The contraction in oil production has had a cascading effect on gas output, particularly in Basra. Current production has declined to around 700 million standard cubic feet per day, down from approximately 1.1 billion prior to the conflict. This reduction reflects the close linkage between oil extraction and associated gas production, with implications for domestic energy supply and industrial activity.
Compounding logistical challenges are escalating security risks. Drone attacks on oil infrastructure have inflicted tangible damage, disrupting operations and undermining investor confidence. A recent two drone strike on the Rumaila field injured three workers and targeted facilities associated with major service providers, including Schlumberger and Baker Hughes. While the resulting fire was contained, such incidents highlight the vulnerability of critical energy infrastructure in conflict zones. According to Iraqi officials, these attacks have caused significant losses to production continuity, further complicating recovery efforts.

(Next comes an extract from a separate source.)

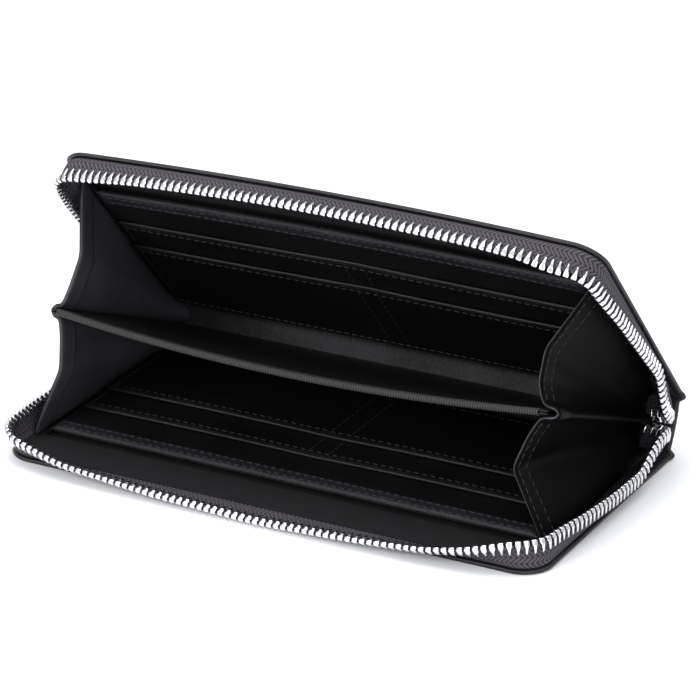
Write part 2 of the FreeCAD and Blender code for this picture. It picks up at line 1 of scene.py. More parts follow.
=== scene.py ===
"""Looks of the long zip-around wallet: leather, zip, linings, divider, gussets, metal, light and camera.

Lengths are in millimetres until a mesh is made. A soft piece is drawn in the closed wallet, where both
covers lie flat, and then opened about the two fold lines that the frame gives.
"""

import json
import math
import random

import bmesh
import bpy
import numpy as np
from mathutils import Matrix, Vector


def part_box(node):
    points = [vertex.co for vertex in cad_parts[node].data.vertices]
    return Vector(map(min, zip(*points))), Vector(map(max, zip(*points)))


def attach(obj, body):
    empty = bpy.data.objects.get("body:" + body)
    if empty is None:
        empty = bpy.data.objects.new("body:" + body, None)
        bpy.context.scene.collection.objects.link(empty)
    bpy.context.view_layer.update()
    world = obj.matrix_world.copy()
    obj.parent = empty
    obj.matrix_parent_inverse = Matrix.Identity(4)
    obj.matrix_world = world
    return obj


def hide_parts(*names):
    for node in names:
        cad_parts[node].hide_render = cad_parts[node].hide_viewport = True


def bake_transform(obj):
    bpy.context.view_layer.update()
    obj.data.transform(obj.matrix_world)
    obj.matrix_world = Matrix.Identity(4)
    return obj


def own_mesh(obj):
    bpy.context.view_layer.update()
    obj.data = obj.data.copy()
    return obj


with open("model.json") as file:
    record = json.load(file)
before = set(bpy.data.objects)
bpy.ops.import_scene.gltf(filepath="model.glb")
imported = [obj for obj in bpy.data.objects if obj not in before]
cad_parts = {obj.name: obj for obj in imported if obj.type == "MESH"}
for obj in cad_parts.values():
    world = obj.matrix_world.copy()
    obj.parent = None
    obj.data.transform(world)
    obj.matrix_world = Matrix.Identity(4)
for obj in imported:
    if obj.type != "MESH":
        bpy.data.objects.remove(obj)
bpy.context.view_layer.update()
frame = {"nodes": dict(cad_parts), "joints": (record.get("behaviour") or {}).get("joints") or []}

random.seed(7)
MM = 0.001

# ---- what the frame says


def node_box(node):
    """A CAD node's lowest and highest corners at rest, in millimetres."""
    low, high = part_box(node)
    return np.array(low) / MM, np.array(high) / MM


JOINTS = {joint["name"]: joint for joint in frame["joints"]}
LOWER_HINGE = np.array(JOINTS["spine_fold"]["pos_m"]) / MM
UPPER_HINGE = np.array(JOINTS["cover_fold"]["pos_m"]) / MM
HINGE_Y, HINGE_Z = LOWER_HINGE[1:]
SPINE_WIDTH = float(np.linalg.norm(UPPER_HINGE - LOWER_HINGE))
FOLD = math.radians(-JOINTS["spine_fold"]["range_deg"][0])
THICKNESS = SPINE_WIDTH + 2 * HINGE_Z
MIDDLE = THICKNESS / 2

COVER_LOW, COVER_HIGH = node_box("lower_outer_leather")
HALF = COVER_HIGH[0]
FRONT = COVER_LOW[1]
LEATHER = COVER_HIGH[2]
CORNER = 10.0
LINING_LOW, LINING_HIGH = node_box("lower_lining")
PANEL_LOW, PANEL_HIGH = node_box("lower_card_panel")
ROW_BOXES = [node_box("lower_first_slot_row"), node_box("lower_second_slot_row")]
DIVIDER_HALF = node_box("divider_upper_leaf")[1][0]
DIVIDER_DEPTH = 90.0
SIDES = ("lower", "upper")

# ---- opening the closed wallet


def turned(points, y, z, angle):
    """Points opened by an angle about the line along X through (y, z)."""
    moved = np.array(points, float)
    dy = moved[..., 1] - y
    dz = moved[..., 2] - z
    moved[..., 1] = y + dy * np.cos(angle) + dz * np.sin(angle)
    moved[..., 2] = z - dy * np.sin(angle) + dz * np.cos(angle)
    return moved


# How far each cover bows outwards in the middle of its front edge, and where the bow starts.
COVER_BOW = {"lower": 0.0, "upper": 2.6}
BOW_START = 6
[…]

The path to recovery is further clouded by geopolitical uncertainty. Iran has reportedly provided only verbal assurances regarding the safe passage of Iraqi tankers through the Strait, with no formal documentation in place. This lack of binding guarantees introduces a layer of risk that could delay or complicate the resumption of exports. At the same time, diplomatic pressure is intensifying. Donald Trump has issued stark warnings to Tehran, signalling the possibility of further escalation if an agreement is not reached to reopen the Strait.
Iraq’s ability or inability to restore exports has significant implications for global oil markets. As one of the largest producers within OPEC, its output plays a critical role in balancing supply and demand dynamics. A rapid rebound to 3.4 million barrels per day would inject substantial volumes into the market, potentially easing price pressures and stabilising supply chains. Conversely, prolonged disruption could exacerbate volatility, particularly given the simultaneous impact on other producers in the region.
Iraq’s oil sector now stands at a critical juncture, with its recovery trajectory closely tied to developments in one of the world’s most strategically significant waterways. The technical capacity for a swift rebound is evident, but its realisation depends on factors beyond the control of oil operators. The reopening of the Strait of Hormuz would not merely restore Iraq’s export flows; it would reanchor a fragile equilibrium in global energy markets. Until then, Iraq remains caught in a high stakes interplay between geopolitics, infrastructure constraints, and market dynamics, with each passing day amplifying both the risks and the urgency of resolution.